Most ballplayers with school-aged kids leave the family behind during spring training, often getting together during mid-winter and spring break periods.

Mariners catcher Dan Wilson and his wife, Annie, also have their entire family – two sons and two daughters – in Arizona for all of spring training. Annie, a former teachers, is home-schooling the kids here.

“It means everything to me to have them down here,” Dan Wilson said. “It gets very lonely. When they’re not here, you count the days until they come. It’s great to go home at the end of the day and have them there.”

Wilson admits that what works for his family and the Moyers may not work for others. Children, especially older ones who have friends and activities at home, may not adjust so well with a six-week relocation.

“As a parent, you’ve got to think about what’s best for your kids first,” Wilson said. “You’ve got to put your desires aside. Sometimes moving kids around can be hard on them.”

Even with a four-bedroom apartment, space is tight for the Moyers. They’re an active family of eight, with one baby just learning to crawl and another “that’s into everything,” Jamie Moyer said.

The Moyers’ two older boys sleep in one bedroom, two girls another, a baby in one bedroom and another baby in Jamie and Karen’s bedroom.

“We completely downsize when we’re here and we live simple,’ Karen Moyer said. “There are fewer clothes, fewer toys, there’s no yard to play in.”

The Moyers use their annual spring training move to clear the clutter that has accumulated from the previous year.

“It’s our spring cleaning,” Jamie Moyer said. “From last year to this year, the summer clothes that no longer fit them become either hand-me-downs or they’re out the door and we donate them. Then we come down here and we go to a Nike outlet and load up on shoes, socks, T-shirts, shorts, sweatshirts. It’s clothes shopping for spring and summer, and we usually go home with more than what we came down with.”

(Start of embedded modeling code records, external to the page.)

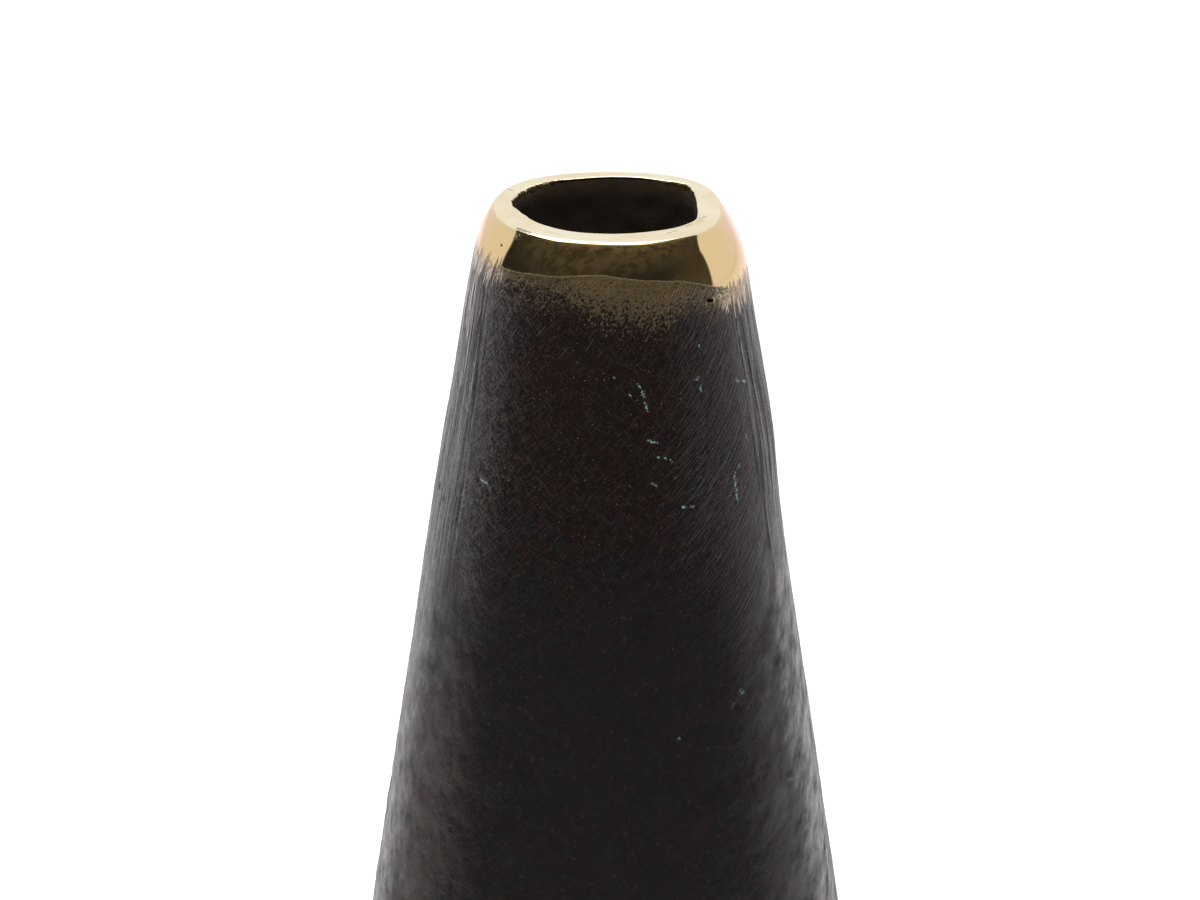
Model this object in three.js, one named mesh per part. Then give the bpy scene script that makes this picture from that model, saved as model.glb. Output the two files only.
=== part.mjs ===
// Brass vase: a tall, thick-walled casting of rounded-square section. It tapers from a wide foot
// to a narrow mouth with a flat, hand-finished lip. The casting is open underneath, where a brass
// base plate sits on a ledge, a soft-solder seam seals it, and a felt pad carries the vase.
// Millimetres, +Z up. The origin is the centre of the face that the vase stands on.
import * as THREE from 'three';

// Driving dimensions of the casting
const HEIGHT = 190; // standing face to the top of the lip
const LIP_HALF = 18.4; // half the width over the lip's outer edge, before it is rounded
const MOUTH_HALF = 14.7; // half the width of the opening
const SHOULDER_HALF = 22.3; // half the width where the straight taper starts
const SHOULDER_DROP = 9; // how far below the lip that is
const SHOULDER_START = 3.5; // drop of the curve's control point: it sets the crease at the lip
const TAPER = 0.152; // growth of the half width for each millimetre down
const WALL = 4; // wall of the tapering body
const CAVITY_START = 4.5; // the same for the cavity, which turns in more gently
const LIP_ROUND = 0.5; // rounding of the lip's two edges
const FOOT_BEVEL = 0.8; // broken outer edge of the foot

// Squareness of the section: 2 is a circle, and a larger value is a squarer outline
const LIP_SQUARENESS = 2.15;
const FOOT_SQUARENESS = 3.4;

// Driving dimensions of what closes the foot
const FELT_THICK = 2;
const FELT_PROUD = 0.6; // how far the felt stands below the casting
const PLATE_THICK = 2.5;
const LEDGE = 2; // width of the ledge that the plate is set against
const PLATE_CLEARANCE = 0.15; // all round the plate
const PLATE_EDGE = 0.3; // broken lower edge of the plate
const SOLDER_LEG = 1.2; // width and depth of the solder fillet
const SOLDER_THROAT = 0.4; // from the fillet's corner to its hollow face, across and down
const SOLDER_GAP = 0.1; // to the wall that it wets
const FELT_MARGIN = 0.8; // from the felt's edge to the solder
const FELT_EDGE = 0.3; // trodden lower edge of the felt

// Fineness of the meshes
const STEPS_AROUND = 64;
const STEPS_SHOULDER = 8;
const STEPS_TAPER = 8;
const STEPS_ROUND = 3;

// Heights that follow from them
const footZ = FELT_PROUD;
const plateBottomZ = FELT_THICK;
const plateTopZ = plateBottomZ + PLATE_THICK;
const shoulderZ = HEIGHT - SHOULDER_DROP;

// Half width of the outside on the straight taper
function taperHalf(z) {
  return SHOULDER_HALF + TAPER * (shoulderZ - z);
}

// Half widths at the foot
const cavityHalf = taperHalf(plateTopZ) - WALL;
const rebateHalf = cavityHalf + LEDGE;
const plateHalf = rebateHalf - PLATE_CLEARANCE;
const solderHalf = rebateHalf - SOLDER_GAP;
const feltHalf = solderHalf - SOLDER_LEG - FELT_MARGIN;

// The section grows squarer from the lip down to the foot
function squarenessAt(z) {
  return THREE.MathUtils.lerp(FOOT_SQUARENESS, LIP_SQUARENESS, z / HEIGHT);
}

// Turns a closed profile of (half width, height) points into a ring, then presses each round
// section of it into the rounded square of its height
function squareLathe(profile) {
  const geometry = new THREE.LatheGeometry([...profile, profile[0]], STEPS_AROUND);
  geometry.rotateX(Math.PI / 2);
  pressSquare(geometry);
  return geometry;
}

// A flat pad or plate: the same rounded square, closed on its axis
function squarePlate(half, lowZ, highZ, edge) {
  const profile = [
    new THREE.Vector2(0, lowZ),
    new THREE.Vector2(half - edge, lowZ),
    new THREE.Vector2(half, lowZ + edge),
    new THREE.Vector2(half, highZ),
    new THREE.Vector2(0, highZ),
  ];
  const geometry = new THREE.LatheGeometry(profile, STEPS_AROUND);
  geometry.rotateX(Math.PI / 2);
  pressSquare(geometry, (lowZ + highZ) / 2);
  return geometry;
}

// Moves every vertex of a round body out to a superellipse. A fixed height gives straight sides.
function pressSquare(geometry, fixedZ) {
  const position = geometry.getAttribute('position');
  for (let i = 0; i < position.count; i += 1) {
    const x = position.getX(i);
    const y = position.getY(i);
    const z = position.getZ(i);
    const radius = Math.hypot(x, y);
    if (radius > 0) {
      const power = 2 / squarenessAt(fixedZ ?? z);
      position.setX(i, radius * Math.sign(x) * Math.abs(x / radius) ** power);
      position.setY(i, radius * Math.sign(y) * Math.abs(y / radius) ** power);
    }
  }
  geometry.computeVertexNormals();
}

// Points of a curve from the lip down to where the straight taper starts. The control point lies
// on the taper's own line, so the curve runs into it without a kink.
function shoulderCurve(lipHalf, shoulderHalf, startDrop) {
  const control = new THREE.Vector2(
    shoulderHalf - TAPER * (SHOULDER_DROP - startDrop),
    HEIGHT - startDrop,
  );
  return new THREE.QuadraticBezierCurve(
    new THREE.Vector2(lipHalf, HEIGHT),
    control,
    new THREE.Vector2(shoulderHalf, shoulderZ),
  );
}

// The share of such a curve at which it has fallen by a given drop
function shareAtDrop(startDrop, drop) {
  const bend = SHOULDER_DROP - 2 * startDrop;
  return drop / (startDrop + Math.sqrt(startDrop ** 2 + bend * drop));
}

// A rounded edge at the start of a curve: from the lip's flat top to a point on the curve
function roundedStart(curve, flatHalf, onCurve) {
  const start = new THREE.Vector2(flatHalf, HEIGHT);
  return new THREE.QuadraticBezierCurve(start, curve.getPoint(0), curve.getPoint(onCurve));
}

// The casting's outline, once round: up the outside, over the lip, down the inside, and
// across the ledge and the rebate that take the base plate
function castingProfile() {
  const outer = shoulderCurve(LIP_HALF, SHOULDER_HALF, SHOULDER_START);
  const inner = shoulderCurve(MOUTH_HALF, SHOULDER_HALF - WALL, CAVITY_START);
  const outerShare = shareAtDrop(SHOULDER_START, LIP_ROUND);
  const innerShare = shareAtDrop(CAVITY_START, LIP_ROUND);
  const outerRound = roundedStart(outer, LIP_HALF - LIP_ROUND, outerShare);
  const innerRound = roundedStart(inner, MOUTH_HALF + LIP_ROUND, innerShare);
  const footHalf = taperHalf(footZ);
  const profile = [new THREE.Vector2(footHalf - FOOT_BEVEL, footZ)];
  for (let i = 0; i < STEPS_TAPER; i += 1) {
    const z = THREE.MathUtils.lerp(footZ + FOOT_BEVEL, shoulderZ, i / STEPS_TAPER);
    profile.push(new THREE.Vector2(taperHalf(z), z));
  }
  for (let i = 0; i < STEPS_SHOULDER; i += 1) {
    const share = THREE.MathUtils.lerp(1, outerShare, i / STEPS_SHOULDER);
    profile.push(outer.getPoint(share));
  }
  profile.push(...outerRound.getPoints(STEPS_ROUND).reverse());
  profile.push(...innerRound.getPoints(STEPS_ROUND));
  for (let i = 1; i <= STEPS_SHOULDER; i += 1) {
    const share = THREE.MathUtils.lerp(innerShare, 1, i / STEPS_SHOULDER);
    profile.push(inner.getPoint(share));
  }
  for (let i = 1; i <= STEPS_TAPER; i += 1) {
    const z = THREE.MathUtils.lerp(shoulderZ, plateTopZ, i / STEPS_TAPER);
    profile.push(new THREE.Vector2(taperHalf(z) - WALL, z));
  }
  profile.push(new THREE.Vector2(rebateHalf, plateTopZ));
  profile.push(new THREE.Vector2(rebateHalf, footZ));
  return profile;
}

// The solder fillet: flat against the plate, upright against the rebate's wall
function solderProfile() {
  const lowZ = plateBottomZ - SOLDER_LEG;
  return [
    new THREE.Vector2(solderHalf - SOLDER_LEG, plateBottomZ),
    new THREE.Vector2(solderHalf - SOLDER_THROAT, plateBottomZ - SOLDER_THROAT),
    new THREE.Vector2(solderHalf, lowZ),
    new THREE.Vector2(solderHalf, plateBottomZ),
  ];
}

const patinatedBrass = new THREE.MeshStandardMaterial({
  color: 0x2a2422,
  roughness: 0.45,
  metalness: 0.6,
});
const plainBrass = new THREE.MeshStandardMaterial({
  color: 0x8f7440,
  roughness: 0.4,
  metalness: 1,
});
const softSolder = new THREE.MeshStandardMaterial({
  color: 0x8a8c8e,
  roughness: 0.5,
  metalness: 1,
});
const felt = new THREE.MeshStandardMaterial({ color: 0x1d2a20, roughness: 1, metalness: 0 });

function piece(name, geometry, material) {
  const mesh = new THREE.Mesh(geometry, material);
  mesh.name = name;
  return mesh;
}

const vase = new THREE.Group();
vase.add(
  piece('body_casting', squareLathe(castingProfile()), patinatedBrass),
  piece('base_plate', squarePlate(plateHalf, plateBottomZ, plateTopZ, PLATE_EDGE), plainBrass),
  piece('solder_seam', squareLathe(solderProfile()), softSolder),
  piece('felt_pad', squarePlate(feltHalf, 0, FELT_THICK, FELT_EDGE), felt),
);

export default vase;
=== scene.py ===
# Dresses a cast brass vase: a dark patinated body, a lip filed and polished back to bare brass,
# and a closed, felted foot. Metres, +Z up. The vase stands at the origin and its front faces -Y.
import math

import bpy
import numpy as np
from bpy.props import FloatProperty, FloatVectorProperty, IntProperty, PointerProperty
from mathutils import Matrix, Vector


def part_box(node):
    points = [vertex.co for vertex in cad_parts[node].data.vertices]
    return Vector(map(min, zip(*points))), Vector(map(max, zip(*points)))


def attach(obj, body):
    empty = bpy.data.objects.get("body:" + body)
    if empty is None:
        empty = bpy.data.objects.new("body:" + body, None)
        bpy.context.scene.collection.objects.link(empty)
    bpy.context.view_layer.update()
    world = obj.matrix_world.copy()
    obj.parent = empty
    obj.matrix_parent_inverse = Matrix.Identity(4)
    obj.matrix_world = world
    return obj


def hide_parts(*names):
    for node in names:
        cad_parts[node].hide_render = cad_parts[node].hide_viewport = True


bl_info = {
    "name": "Brass Vase",
    "version": (1, 0, 0),
    "blender": (4, 5, 0),
    "location": "3D View > Sidebar > Vase",
    "description": "Builds the visible pieces of a cast brass vase around its frame",
    "category": "Object",
}

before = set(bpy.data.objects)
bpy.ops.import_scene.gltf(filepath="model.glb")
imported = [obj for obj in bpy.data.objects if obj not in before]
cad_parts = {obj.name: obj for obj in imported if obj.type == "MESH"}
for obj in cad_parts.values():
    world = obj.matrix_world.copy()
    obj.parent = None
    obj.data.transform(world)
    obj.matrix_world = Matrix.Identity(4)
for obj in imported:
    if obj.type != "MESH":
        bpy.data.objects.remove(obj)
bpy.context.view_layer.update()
CASTING_LOW, CASTING_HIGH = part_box("body_casting")
PLATE_LOW, PLATE_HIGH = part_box("base_plate")
SOLDER_LOW, SOLDER_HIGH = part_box("solder_seam")
FELT_LOW, FELT_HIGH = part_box("felt_pad")

MM = 0.001
TURN = 2 * math.pi
ROOT = "root"

# The hand-filed edges of the lip's flat, seen from above, going round from the right, in
# millimetres: the outer one and the uneven one around the mouth
LIP_EDGE = (
    (18.1, 2.1), (17.8, 6.6), (16.8, 9.8), (15.1, 13.0), (11.7, 16.2), (6.4, 18.1), (1.0, 18.8),
    (-4.2, 18.1), (-10.5, 16.2), (-14.2, 13.0), (-16.1, 9.8), (-17.3, 6.6), (-17.9, 1.0),
    (-17.8, -1.5), (-17.0, -4.5), (-15.8, -7.7), (-13.9, -11.3), (-9.6, -14.6), (-4.1, -17.0),
    (2.1, -17.9), (8.4, -16.9), (14.4, -12.7), (17.0, -8.9), (17.8, -5.1), (18.0, -1.5),
)
MOUTH_EDGE = (
    (14.4, 0.5), (14.3, 4.2), (14.1, 7.4), (13.5, 10.4), (12.2, 12.4), (9.8, 13.4), (6.7, 15.0),
    (0.4, 15.8), (-4.2, 14.8), (-9.1, 13.2), (-12.3, 9.5), (-14.3, 5.9), (-14.9, 2.0),
    (-14.8, 0.5), (-14.0, -0.8), (-12.5, -4.3), (-11.4, -6.6), (-8.8, -9.6), (-5.7, -11.8),
    (-1.0, -13.0), (4.0, -12.8), (7.2, -11.9), (11.1, -9.9), (13.6, -7.0), (14.2, -5.8),
    (14.4, -3.2),
)

# Hollows in the casting's front: across from the middle and below the lip, then radius and depth
HOLLOWS = (
    (16.3, 10.1, 0.6, 0.9), (-16.4, 2.8, 0.2, 0.25),
    (-26.9, 44.9, 0.5, 0.35), (-26.2, 45.6, 0.35, 0.3), (-20.0, 39.3, 0.8, 0.2),
    (-19.0, 40.3, 0.7, 0.18), (20.6, 74.9, 0.5, 0.2),
)
BLOWHOLES = ((16.0, 10.1, 16.6, 10.0, 0.3), (17.7, 9.8, 17.8, 9.8, 0.12))

# Wide soft swellings of the front, given in the same way but with a height
SWELLINGS = ((-21.9, 8.3, 3.6, -0.45), (26.2, 36.0, 13.0, 0.65), (-26.5, 39.0, 8.0, 0.22))

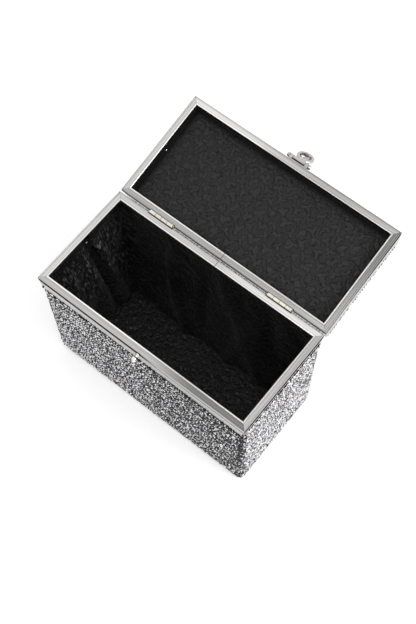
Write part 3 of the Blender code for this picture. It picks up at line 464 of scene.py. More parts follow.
def frame_metal(half):
    """Brushed strip: a streaked rim face, skirt and outer edge with painted reflection levels, a painted
    highlight on its inner edge, a painted dark reflection on its outer rounded edge, painted shade in the
    channel on its band and in its rear gap, and mitre lines.
    """
    tree = material_tree(half.name + "_brushed_frame")
    place = tree.place(half.matrix)
    x, y, z = tree.axes(place)
    from_end = tree.minus(FRAME_WIDTH / 2, tree.distance(x))
    from_side = tree.minus(FRAME_DEPTH / 2, tree.distance(y))
    mitre = tree.minus(from_end, from_side)
    inset = tree.math("MINIMUM", from_end, from_side)
    depth = tree.times(tree.minus(z, half.rim_z), half.sign)
    on_long, at_rear, at_right = (tree.math("GREATER_THAN", value, 0.0) for value in (mitre, y, x))

    streaks = []
    for along, across in STREAK_SCALES:
        long_streaks = tree.noise(tree.vector("MULTIPLY", place, (along, across, across)), 1.0, 2.0, 0.6)
        end_streaks = tree.noise(tree.vector("MULTIPLY", place, (across, along, across)), 1.0, 2.0, 0.6)
        streaks.append(tree.blend(on_long, end_streaks, long_streaks))
    fine, coarse = streaks
    streak = tree.blend(STREAK_BLEND, fine, coarse)
    side_tones_and_light = FRAME_TONES_AND_PAINTED_LIGHT[half.name]

    def by_side(name):
        """A look that changes along each side and from side to side."""
        parts = []
        for values, along, span in zip(side_tones_and_light[name], (y, x, y, x), (END_SPAN, LONG_SPAN) * 2):
            if isinstance(values, tuple):
                values = tree.ramp(along, *(values[2:] or span), *values[:2])
            parts.append(values)
        right, rear, left, front = parts
        return tree.blend(on_long, tree.blend(at_right, left, right), tree.blend(at_rear, front, rear))

    # Painted reflections: the rim face, skirt and crest take levels that change along and between the sides,
    # and the lip gets a painted highlight.
    skirt = tree.ramp(depth, *SKIRT_PAINT)
    on_top = tree.ramp(depth, *TOP_PAINT, 1, 0)
    on_crest = tree.ramp(inset, *CREST_PAINT, 1, 0)
    lip_highlight = tree.times(on_top, tree.ramp(inset, LIP_START, LIP_START + LIP_FADE))
    level = tree.times(tree.blend(skirt, by_side("rim"), by_side("skirt")),
                       tree.ramp(streak, 0.32, 0.68, 0.80, 1.20),
                       tree.blend(on_crest, 1.0, by_side("crest_reflection")))
    level = tree.blend(lip_highlight, level, by_side("lip_highlight"))

    # Painted dark reflection on the rounded edge, in a band of depths on each side.
    line = tree.times(tree.band(depth, by_side("dark_reflection_start"), by_side("dark_reflection_end"), DARK_REFLECTION_FADE),
                      by_side("line"), tree.ramp(inset, *EDGE_PAINT, 1, 0))
    # Painted shade in the groove.
    groove_shade = tree.times(tree.band(depth, *GROOVE_SHADE_PAINT, GROOVE_SHADE_FADE), by_side("groove_shade"))
    # Painted shade in the rear gap between lid and body.
    rear_gap_shade = tree.times(on_long, at_rear, tree.ramp(inset, *REAR_GAP_SHADE_PAINT, 1, 0), REAR_GAP_SHADE_SHARE)
    thread = tree.band(inset, LIP_START - THREAD_WIDTH, LIP_START, THREAD_FADE)
    thread = tree.times(on_top, thread, THREAD_SHARE)
    butt = tree.times(tree.ramp(tree.distance(x), *BUTT_PAINT, 1, 0), at_rear)
    joint = tree.most(tree.ramp(tree.distance(mitre), *MITRE_PAINT, 1, 0), butt)
    dark = tree.most(line, groove_shade, rear_gap_shade, thread, tree.times(joint, JOINT_SHARE))

    metal = tree.mix(level, (0, 0, 0, 1), METAL_TONE)
    rough = tree.math("ADD", tree.times(fine, 0.16), tree.blend(skirt, 0.20, 0.14))
    return tree.finish(Base_Color=tree.mix(dark, metal, grey(DARK_LEVEL, 0.1)),
                       Metallic=tree.minus(1.0, dark), Roughness=rough, Specular_IOR_Level=0.0,
                       Normal=tree.bump(tree.minus(streak, joint), 0.00003, 0.35))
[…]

Their daily routine in Arizona isn’t much different from any other family with work, school and activities to juggle. It’s just that Jamie Moyer’s work takes place at a baseball park every day, and Karen spends considerable time with the nonprofit Moyer Foundation.

Jamie Moyer gets out of bed around 6 a.m. each day and drives to the Mariners’ spring training complex in Peoria. Karen and the kids are up around 7, and she drives the older ones to school, then fills the rest of her day with a workout, business with the foundation, errands and another shuttle to pick up the kids from school.

There may be soccer games in the afternoons and, like last week, a school science fair at night.

And there’s always homework, lots of it because the kids are fulfilling their obligation to schools in both Arizona and Seattle.

“That’s the commitment we’ve made to that school up there and we feel we have to live by that,” Jamie Moyer said. “We don’t want to take advantage of that school just because of my job. And coming down here to school, we don’t want to say ‘We’re not doing this, or we’re not doing that.’ We tell them our kids will be treated as a student in their classroom, and they should put them through what they need to put them through and we’ll figure out a way to get it done.”

Often that means three hours of homework a night for the older boys, Dillon and Hutton.

“The schools have been respectful to our wishes,” Jamie Moyer said. “But we feel we have to be respectful to what the schools ask as well.”

One reason the kids adapt so easily every year is because this has been their late-winter routine since they were born.

“It’s all they know,” Jamie Moyer said. “It all goes back to being a family. They very easily could be at home and I wouldn’t see them and they wouldn’t see me. Then it’s all put on Mom’s shoulders. That’s an option, but we don’t look at it as a viable option.”

It’s a tradeoff they all gladly make.

“The kids get to see their dad,” Karen Moyer said.

During the season, even when the Mariners play at home, Jamie Moyer’s time with his kids can be scarce. He’s often still asleep in the mornings when they leave for school and he already has gone to the ballpark when they get home.

“Once the season starts, I’m almost completely out of the picture,” he said. “I’m hearing things second and third hand, either from one of the kids through another kid or from Karen. It’s hard, but that’s this lifestyle. It’s our choice. We deal with it.”

Summers and weekends, when school is out, Dillon and Hutton often spend afternoons in the outfield at Safeco Field, getting grass stains on their knees as Jamie Moyer hits balls to them. They’ve done that a few times in Peoria, too, the past few weeks when the school schedule allowed. Friday, Dillon and Hutton were batboys while Jamie pitched in a minor league spring training game.

“I have a lot of memories of my dad and myself as a kid,” he said. “It reminds me how simple this game is and it allows me to keep things in perspective.”

Jamie Moyer, at age 42, is in the final year of his contract with the Mariners and, while he hasn’t hinted at retiring, the possibility is as likely now as ever.

For that reason, Karen Moyer had thought this would be a difficult spring training emotionally. She realizes that next winter the family easily could be staying home with Dad.

“I remember asking Leah Buhner if she missed it after Jay retired,” Karen Moyer said. “She said she always misses going to spring training.

“I thought we would be thinking about this as being one of the last ones. But Jamie is very enthused about this season. As long as he is healthy, he’ll pitch as long as he can. He feels good, he’s having a good spring and who knows?

“This is the unglamorous side of our life, but I love spring training. It’s an awesome time for the family to be together and that’s why we make the effort to do it every year.”